There are several problems with such a scenario. The main one is that the production of human consciousness by the brain is one of the great mysteries of nature, and there is little hope that we will be able to solve it through brain scanning. No matter how closely we examine a neuron or brain tissue with a scanning device, it seems unlikely we will ever be able to say, “Aha, there is a thought being produced,” or “I see it now; there is a memory being stored.” So brain-scanning offers little hope that we will be able to understand the brain and consciousness enough to perfectly reproduce it electronically. There is also the whole duplication problem discussed here.

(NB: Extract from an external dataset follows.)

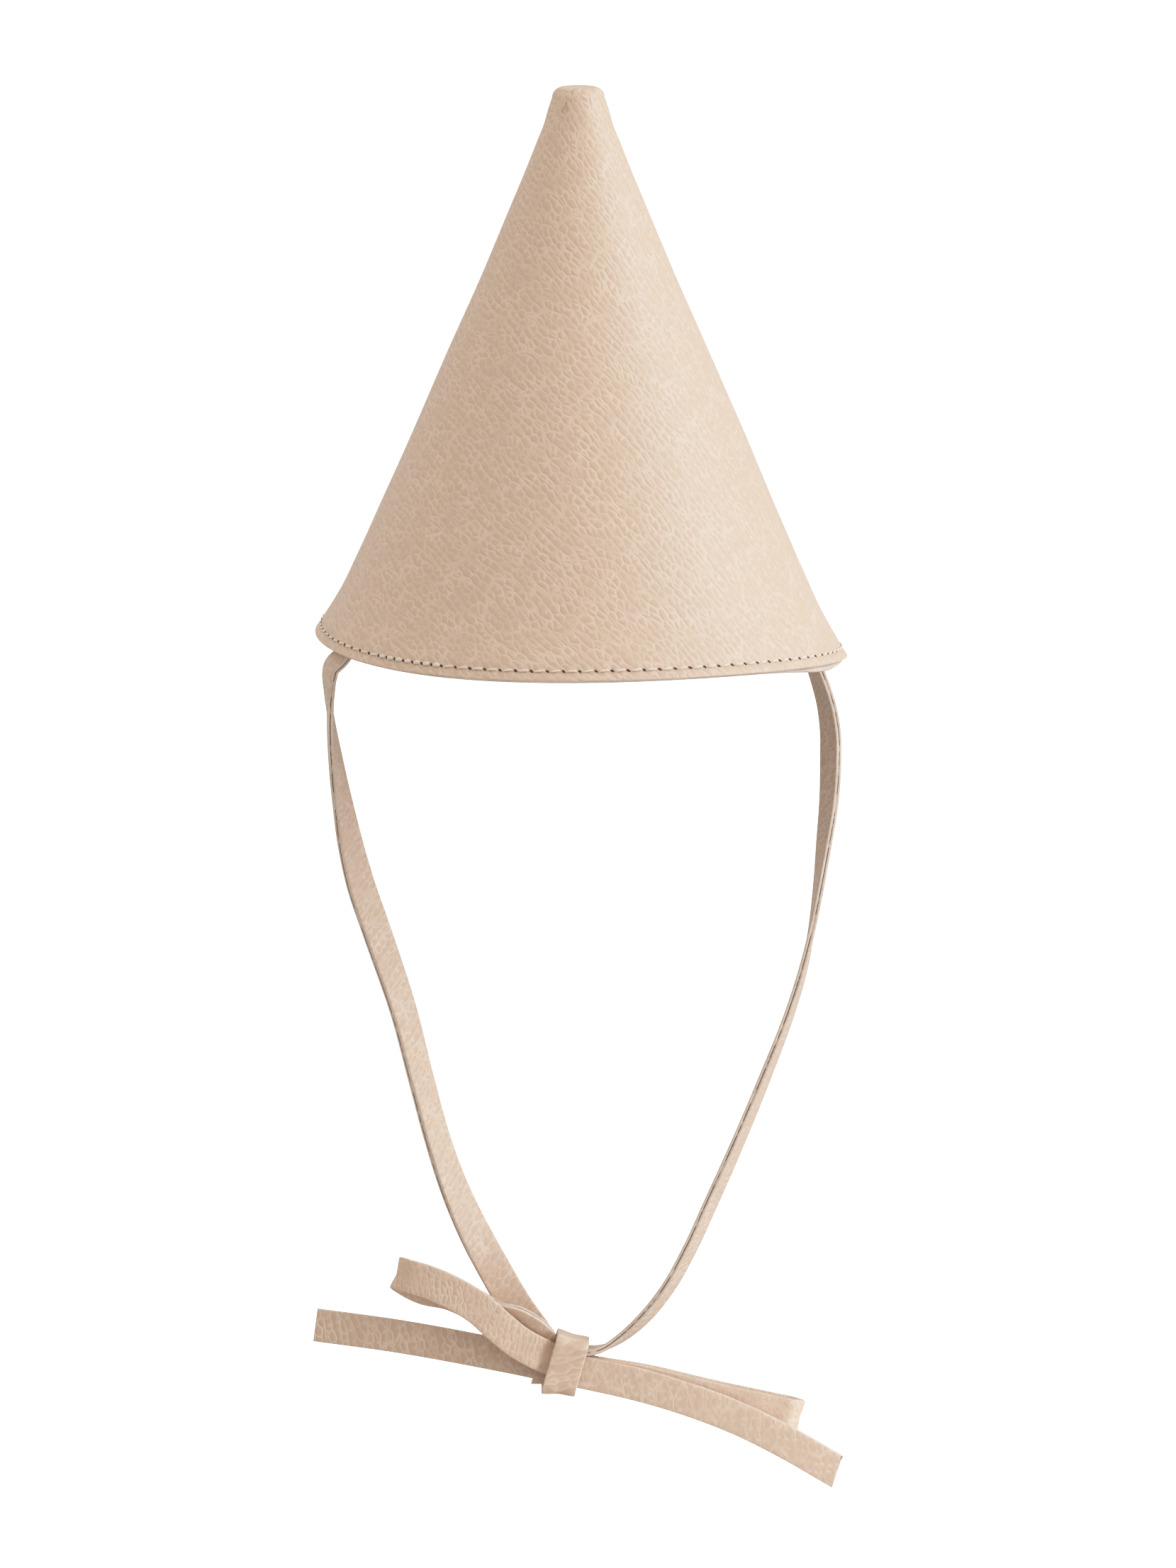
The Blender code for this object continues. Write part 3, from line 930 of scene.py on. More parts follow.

We should not necessarily be depressed if digital immortality is not possible. The situation can be expressed through the flow chart shown below. The question is: is the origin of spiritual human consciousness from mere physical matter a kind of “miracle of consciousness” that can never be understood in terms of mere physics, chemistry, and biology – perhaps something that can only be understood through some more transcendent principles? If the answer to that question is “no,” then there is perhaps some hope that some of us may be able to achieve some kind of digital immortality by uploading our minds into machines. But if the answer to this question is “yes,” then there is a distinct possibility that such transcendent principles may open the door to some kind of spiritual immortality. I don't find this latter possibility to be any less hopeful than the first.